Il protocollo albanese
Salvatore Casciaro
Francesco Grignetti
Roma
Il segretario generale dell’associazione nazionale magistrati, Salvatore Casciaro, consigliere della corte di cassazione e membro di spicco della corrente conservatrice Magistratura Indipendente, davvero non vorrebbe entrare nell’ennesima polemica. Epperò, come previsto, la decisione sui migranti trattenuti in Albania ha scatenato un maremoto politico. «La politica – dice Casciaro – ovviamente decide quelle che sono le politiche dei flussi migratori. Ma nel farlo non può non tener conto del quadro normativo sovranazionale a cui la disciplina interna deve uniformarsi, ne può lamentarsi del fatto che i giudici facciano il loro dovere».
Segretario Casciaro, che cosa significa il ricorso del tribunale alla Corte europea di giustizia?
«Significa che il giudice, se ritiene che la normativa interna sia incompatibile con quella europea, ha due strade: disapplicare la normativa interna per incompatibilità con la normativa europea, oppure, in caso di dubbio, sollevare il rinvio pregiudiziale alla Corte di giustizia. In questo senso hanno deciso i giudici romani, in linea con quanto fatto da altri uffici di merito come Bologna».
Una procedura fisiologica, insomma. E perfino timida.

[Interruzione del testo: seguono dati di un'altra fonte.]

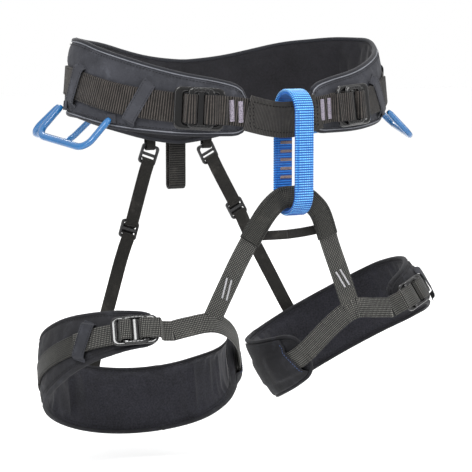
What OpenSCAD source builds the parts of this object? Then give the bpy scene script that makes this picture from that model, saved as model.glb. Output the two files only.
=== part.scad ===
// Sport climbing harness: padded waist belt, belay loop, two adjustable leg loops, rear risers,
// four gear loops and a haul loop. Units are millimetres.
// +Z is up, the wearer faces -Y, the wearer's left is +X. The origin is the centre of the waist
// opening, level with the middle of the belt webbing.

/* [Waist belt] */
// Half width of the belt, side to side
belt_half_w = 165; // [140:1:190]
// Half depth of the belt, front to rear
belt_half_d = 104; // [85:1:125]
// Where each pad ends, in degrees from the front
pad_start = 12; // [8:1:20]
// Half thickness of the belt foam
belt_foam = 3.2; // [2:0.1:5]
// How far the belt leans out per mm of drop
belt_lean = 0.09; // [0:0.01:0.2]
// Width of the belt webbing
belt_web = 28; // [24:1:40]
// Width of the webbing the belay loop passes round
tie_web = 34; // [28:1:40]
// Thickness of the fabric shell and liner
cloth = 0.9; // [0.6:0.1:1.4]

/* [Belay loop] */
// Width of the belay loop webbing
belay_w = 19; // [16:0.5:24]
// Thickness of the stacked belay webbing
belay_t = 4.4; // [3:0.2:6]
// Offset of the belay loop from the middle
belay_x = 10; // [0:1:14]
// Radius of the loop's turns, at its centreline
belay_r = 20; // [14:1:24]
// Height of the loop's top centreline
belay_top = 9.2; // [6:0.1:12]
// Height of the loop's bottom centreline
belay_bottom = -106; // [-120:1:-90]

/* [Leg loops] */
// Inner radius of a leg loop at its pad's middle
leg_r = 92; // [80:1:105]
// Half thickness of the leg foam
leg_foam_t = 2.8; // [2:0.1:4]
// Width of the leg and bridge webbing
leg_web = 20; // [16:1:25]
// Centre of the wearer's right leg loop
right_centre = [-108, -15, -261.5];
// Slopes of the right leg loop, along X and Y
right_slope = [-0.20, -0.62];
// Centre of the wearer's left leg loop
left_centre = [123, -15, -238];
// Slopes of the left leg loop, along X and Y
left_slope = [0.437, -0.371];
// Junction of bridge and right leg straps
right_joint = [-73, -104, -205];
// Junction of bridge and left leg straps
left_joint = [82, -105, -203];

/* [Risers and loops] */
// Width of the elastic riser straps
riser_w = 15; // [12:1:20]
// Radius of a gear loop's tube
gear_r = 3.5; // [2.5:0.1:5]
// How far a gear loop reaches from the belt
gear_depth = 38; // [28:1:50]
// Tilt of a gear loop away from straight down
gear_tilt = 45; // [20:1:70]
// Width of the haul loop
haul_w = 19; // [14:1:24]

/* [Buckles] */
// Length of a waist buckle along the belt
buckle_l = 48; // [40:1:60]
// Length of a leg buckle along its strap
leg_buckle_l = 44; // [36:1:52]
// Where the waist buckles sit, degrees from front
buckle_at = 28.5; // [24:0.5:36]
// Where the leg buckles sit, degrees from front
leg_buckle_at = 28; // [20:1:40]

/* [Hidden] */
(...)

«Esiste un principio di primazia della disciplina europea, architrave per le corti nazionali dei Paesi membri dell’Unione. La normativa europea in materia di migrazione è sovraordinata rispetto a quella nazionale. Quando si tratta di normativa immediatamente vincolante e c’è un contrasto puntuale, il giudice può disapplicare. Se c’è un dubbio in merito all’incompatibilità, allora c’è la formula del rinvio pregiudiziale alla Corte di giustizia, che è quella deputata a interpretare la disciplina europea e a verificare, con efficacia vincolante, se la norma interna osta all’applicazione della disciplina europea. Direi che i colleghi di Roma hanno adottato la formula più cauta».
Aleggia sempre l’accusa ai magistrati di non “collaborare” con l’Esecutivo in materia di contrasto all’immigrazione clandestina, come se fosse un loro dovere.
«Guardi, mi sembra una polemica strumentale. Quasi che si voglia scaricare la responsabilità sui giudici rispetto a impedimenti o inciampi nel perseguimento di politiche migratorie. Le quali, per essere davvero efficaci, non possono non tener conto del quadro internazionale nel quale si collocano. Eventuali impedimenti, se derivano dall’applicazione della disciplina internazionale, erano preventivabili fin dall’inizio. Insomma, gli intoppi erano facilmente prevedibili. Per questo dico che mi sembrano polemiche senza senso. Ripeto: penso che sia una polemica strumentale per dare la colpa ai giudici in merito al mancato raggiungimento di alcuni obiettivi in una materia delicata e complessa quale può essere quella dell’immigrazione».
Alcuni ministri hanno ammesso che il Protocollo albanese è una “anticipazione” di direttive europee che non sono ancora in vigore.
«Le nuove direttive entreranno in vigore solo con l’estate 2026. Non hanno immediata operatività. Nel frattempo valgono le vecchie direttive. E la sentenza dell’ottobre scorso della Corte di giustizia ha interpretato la disciplina attuale vigente, dando una indicazione al giudice comunitario di valutare la sicurezza del Paese, ai fini di un eventuale rimpatrio, nella sua generalità e interezza».
Sembra quasi che qualche politico italiano mal tolleri la primazia della Corte di giustizia europea, o no?
«Questo non lo so e non posso dirlo. È però un dato assodato che i Paesi membri hanno rinunciato a quote di sovranità in funzione degli obiettivi dell’Unione. Ciò determina inevitabilmente che, nel momento in cui si adotta una disciplina interna in materia di immigrazione, vada tenuto conto di quelli che sono i vincoli europei a cui bisogna necessariamente uniformarsi».